Sudaryatmo sendiri mengkhawatirkan aroma KKN dalam kenaikan tarif kali ini. Dia mencontohkan untuk ruas jalan tol Tangerang-Merak yang cuma 5,36 persen sahamnya dimiliki Jasa Marga, kenaikan ini hanya menguntungkan perusahaan swasta. Bahkan ada dugaan, sejumlah saham perusahaan asing yang menjadi mitra kerja sama operasi PT Jasa Marga telah dikuasai investor asing. Operator jalan tol harus go publik, karena dengan sistem pasar modal, masyarakat dapat mengakses dan mengotrol kepemilikan saham agar dapat transparan dan lebih bertanggungjawab,tegasnya.

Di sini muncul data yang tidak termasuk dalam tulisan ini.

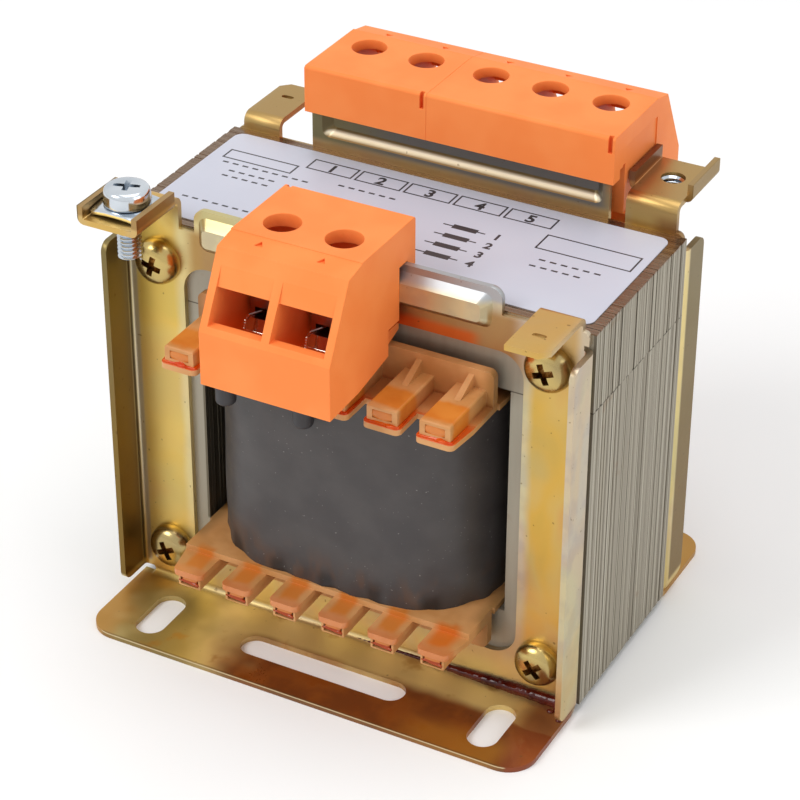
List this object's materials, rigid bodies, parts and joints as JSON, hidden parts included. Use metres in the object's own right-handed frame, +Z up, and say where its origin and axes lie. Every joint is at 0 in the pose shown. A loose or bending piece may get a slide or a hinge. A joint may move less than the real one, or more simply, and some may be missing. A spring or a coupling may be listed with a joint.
{
  "type": "laminated chassis transformer",
  "caption": "Laminated-core control transformer between two yellow-passivated pressed frames with slotted feet, moulded bobbin, taped coil and orange clip-on screw terminals.",
  "frame": {"origin": "on the mounting surface, below the middle of the laminated core", "axes": "+X to the right as seen from the side with the short terminal block, +Y from that side to the side with the long terminal row, +Z up, away from the mounting surface"},
  "size_m": [0.084, 0.083, 0.0874],
  "materials": {
    "silicon_steel": "sheared sheet edges with thin varnish",
    "passivated_steel": "yellow passivated zinc with amber varnish runs",
    "yellow_screw": "bright yellow passivated zinc",
    "bright_zinc": "bright blue-white zinc",
    "orange_plastic": "fine satin moulding",
    "bobbin_plastic": "natural moulding soaked with amber varnish",
    "copper_wire": "enamelled copper",
    "film_insulation": "film",
    "black_tape": "satin tape",
    "black_sleeve": "satin sleeve",
    "clamp_steel": "bright plated",
    "label_stock": "smooth light grey"
  },
  "bodies": {
    "root": {"e_lamination_stack": "silicon_steel", "i_lamination_stack": "silicon_steel", "bobbin": "bobbin_plastic", "primary_winding": "copper_wire", "winding_insulation": "film_insulation", "secondary_winding": "copper_wire", "outer_tape": "black_tape", "lead_sleeves": "black_sleeve", "front_frame": "passivated_steel", "rear_frame": "passivated_steel", "frame_screws": "yellow_screw", "frame_nuts": "yellow_screw", "earth_screw": "bright_zinc", "earth_washer": "bright_zinc", "front_terminal_housing": "orange_plastic", "front_terminal_clamps": "clamp_steel", "front_clamp_screws": "clamp_steel", "front_wire_leaves": "clamp_steel", "rear_two_pole_housing": "orange_plastic", "rear_two_pole_clamps": "clamp_steel", "rear_two_pole_screws": "clamp_steel", "rear_two_pole_leaves": "clamp_steel", "rear_three_pole_housing": "orange_plastic", "rear_three_pole_clamps": "clamp_steel", "rear_three_pole_screws": "clamp_steel", "rear_three_pole_leaves": "clamp_steel", "rating_label": "label_stock"}
  },
  "joints": []
}
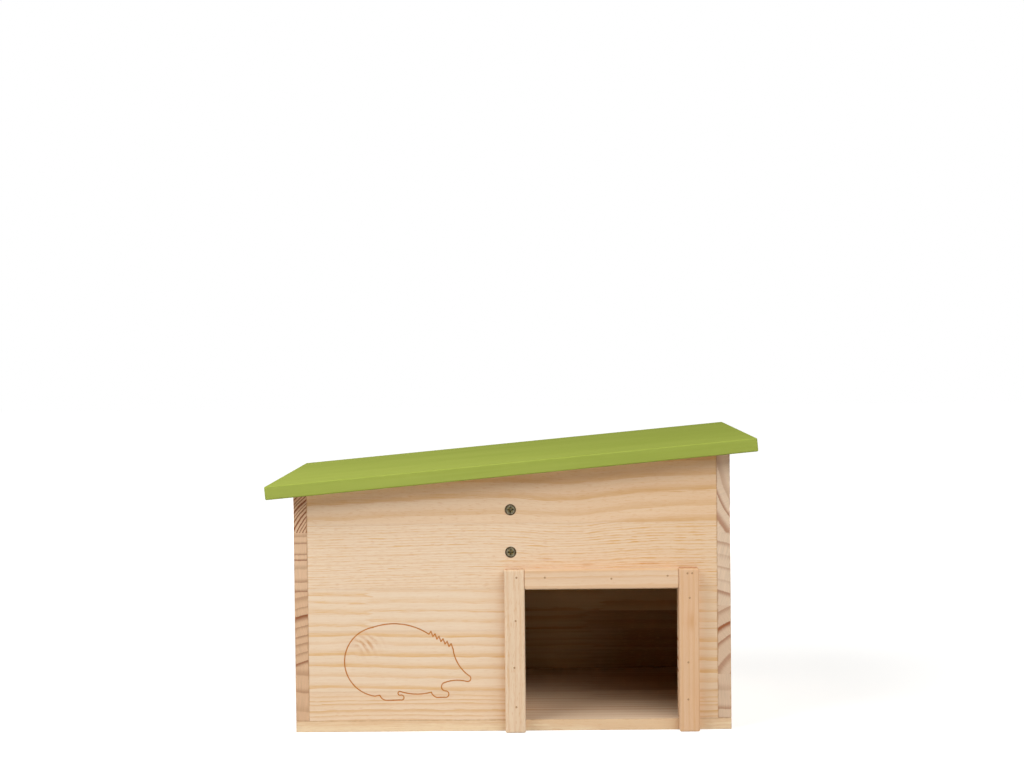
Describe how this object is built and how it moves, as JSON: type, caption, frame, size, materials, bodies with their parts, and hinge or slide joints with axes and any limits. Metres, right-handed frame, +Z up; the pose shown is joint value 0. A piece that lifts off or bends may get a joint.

YLKI menuntut Pemerintah untuk membatalkan tarif tol, sambil menunggu hasil penelitian lembaga independen, bahwa operator dapat membuktikan keuntungan atau manfaat konsumen jalan tol bertambah. YLKI juga mengharapkan partisipasi masyarakat dalam masalah ini, karena tanpa dukungan masyarakat daya tekanan YLKI terhadap pemerintah akan kurang,katanya. Sementara secara internal, YLKI akan membentuk tim untuk mengkaji kemungkinan dilakukan aksi advokasi dalam bentuk permohonan hak uji materiil terhadap Keppres kenaikan tarif tol ke Mahkamah Agung (MA).